▶ _TASK_
Search the data for the string "that" and gather each line it is in.

— START OF DATASET CONTENT —

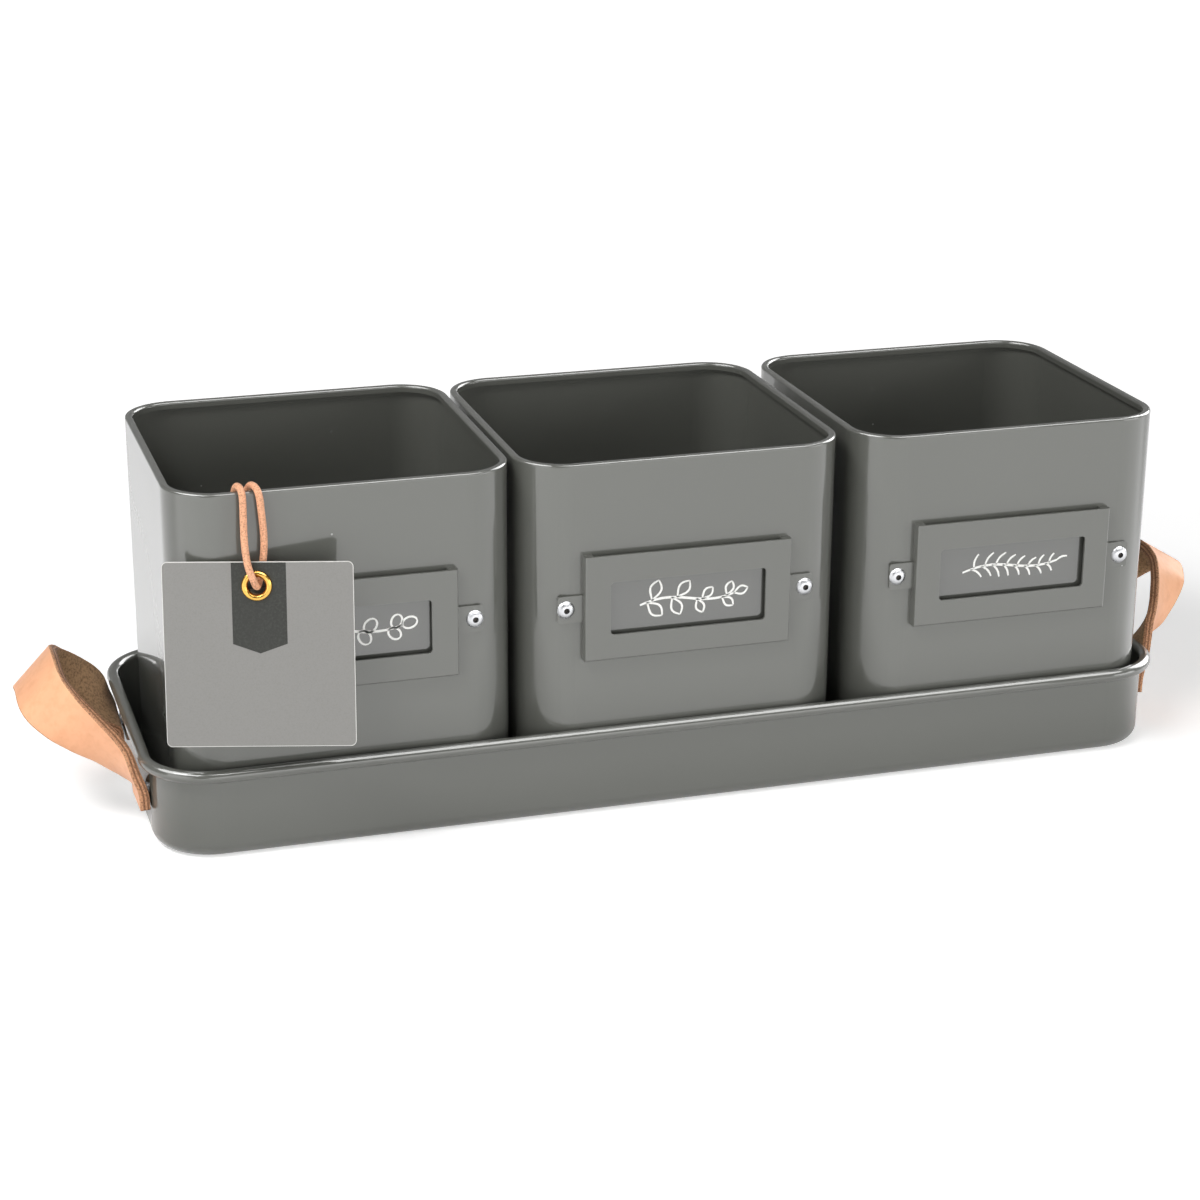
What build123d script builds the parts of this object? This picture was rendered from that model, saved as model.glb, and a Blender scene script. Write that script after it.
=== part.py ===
import os
from math import cos, pi, radians, sin, sqrt, tan

from build123d import *

# Three square pots in a tray with a rolled rim and two leather strap handles, lengths in
# millimetres. The origin is the middle of the tray's underside, +X runs along the row of
# pots and the label holders face -Y.

sheet = 0.9  # steel sheet of the tray and the pots
overrun = 2.0  # how far cutting shapes pass the faces that they cut
set_gap = 0.05  # between a set rivet or eyelet and its hole

# Pots
pot_size = 127.0
pot_height = 137.7
pot_corner = 19.2  # outer radius of the upright corners
pot_base_bend = 4.1  # inner radius between base and wall
hem_width = 3.0  # the rim is folded inwards
hem_depth = 2.7
hem_round = 1.0
drain_hole = 6.0
drain_spread = 72.0  # side of the square of four drain holes round the middle one
middle_pot_forward = 0.5

# Gaps that the pots leave in the tray, in order along the row
left_end_gap = 8.1
left_pot_gap = 1.85
right_pot_gap = 5.6
right_end_gap = 3.85
side_gap = 1.0

# Tray
tray_height = 35.6
tray_corner = 22.0  # inner radius of the upright corners
tray_base_bend = 4.4
bead_diameter = 4.8  # rolled rim, flush with the wall's inner face

# Label holders, one on the front of each pot
holder_from_corner = 3.8  # plate's side to the start of the pot's rounded corner
holder_height = 41.0
holder_sheet = 1.0
holder_proud = 3.6  # plate's front, from the pot's front face
holder_shift = 1.0  # holder's middle lies this far left of the pot's
holder_rise = 82.3  # holder's middle above the pot's underside
holder_bend = 0.8
return_length = 3.6  # folded corners at the two ends of the open top
window_from_side = 10.0  # window to the plate's side
window_height = 20.6
window_drop = 0.3
window_corner = 1.5
tab_reach = 9.9  # riveted ears, out from the plate's sides
tab_height = 10.5
tab_corner = 1.2

# Blind rivets through the ears
rivet_from_end = 3.25  # rivet's middle from the ear's end
rivet_diameter = 3.2
rivet_head = 6.7
rivet_head_height = 1.25
rivet_tail = 4.8
rivet_tail_length = 3.2
rivet_bore = 2.2
mandrel_diameter = 2.0
mandrel_recess = 0.9  # broken end of the mandrel below the head's top
mandrel_head = 3.0
mandrel_head_length = 1.3

# Label cards
card_height = 38.5
card_thickness = 0.8
card_corner = 1.0
card_gap = 0.3  # behind and below the card
card_side_gap = 0.4  # to the folded corners that the card slides between

# Leather strap handles
strap_width = 21.1
strap_thickness = 3.8
strap_gap = 0.4  # between the strap's foot and the tray's wall
strap_foot_height = 13.5  # middle of the strap's cut end above the table
strap_split_height = 23.0  # the loop swings above this height
strap_split_gap = 0.3
left_strap_from_corner = 7.5  # foot's middle to the start of the tray's rounded corner
left_strap_reach = 32.2  # apex of the loop, out from the foot
left_strap_rise = 40.5  # apex of the loop, above the cut end
right_strap_from_corner = 8.5
right_strap_reach = 29.7
right_strap_rise = 43.4

# Each station of a strap, from the front foot to the apex: out, across and up as shares of
# reach, half spacing and rise, then the turn of the strap's width towards the outside and
# its dip below level, in degrees.
left_strap_shares = [
    (0.00, 1.01, 0.00, 0, 3),
    (0.02, 1.00, 0.15, 1, 9),
    (0.13, 0.95, 0.29, 9, 20),
    (0.23, 0.90, 0.40, 19, 30),
    (0.36, 0.85, 0.51, 27, 37),
    (0.50, 0.80, 0.60, 35, 44),
    (0.63, 0.74, 0.68, 46, 48),
    (0.76, 0.68, 0.76, 58, 50),
    (0.87, 0.59, 0.84, 71, 49),
    (0.95, 0.47, 0.90, 80, 46),
    (0.99, 0.33, 0.95, 85, 45),
    (1.00, 0.00, 1.00, 90, 46),
]
right_strap_shares = [
    (0.00, 1.00, 0.00, 0, 2),
    (0.03, 0.98, 0.15, 1, 6),
    (0.12, 0.95, 0.30, 4, 12),
    (0.21, 0.90, 0.41, 10, 21),
    (0.31, 0.84, 0.50, 18, 31),
    (0.44, 0.79, 0.58, 29, 40),
    (0.56, 0.73, 0.66, 42, 45),
    (0.67, 0.64, 0.75, 54, 47),
    (0.77, 0.54, 0.83, 67, 47),
    (0.86, 0.43, 0.90, 78, 44),
    (0.93, 0.30, 0.95, 86, 39),
    (1.00, 0.00, 1.00, 90, 31),
]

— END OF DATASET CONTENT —

▶ _CORRECT ANSWER_
What build123d script builds the parts of this object? This picture was rendered from that model, saved as model.glb, and a Blender scene script. Write that script after it.
overrun = 2.0  # how far cutting shapes pass the faces that they cut
# Gaps that the pots leave in the tray, in order along the row
card_side_gap = 0.4  # to the folded corners that the card slides between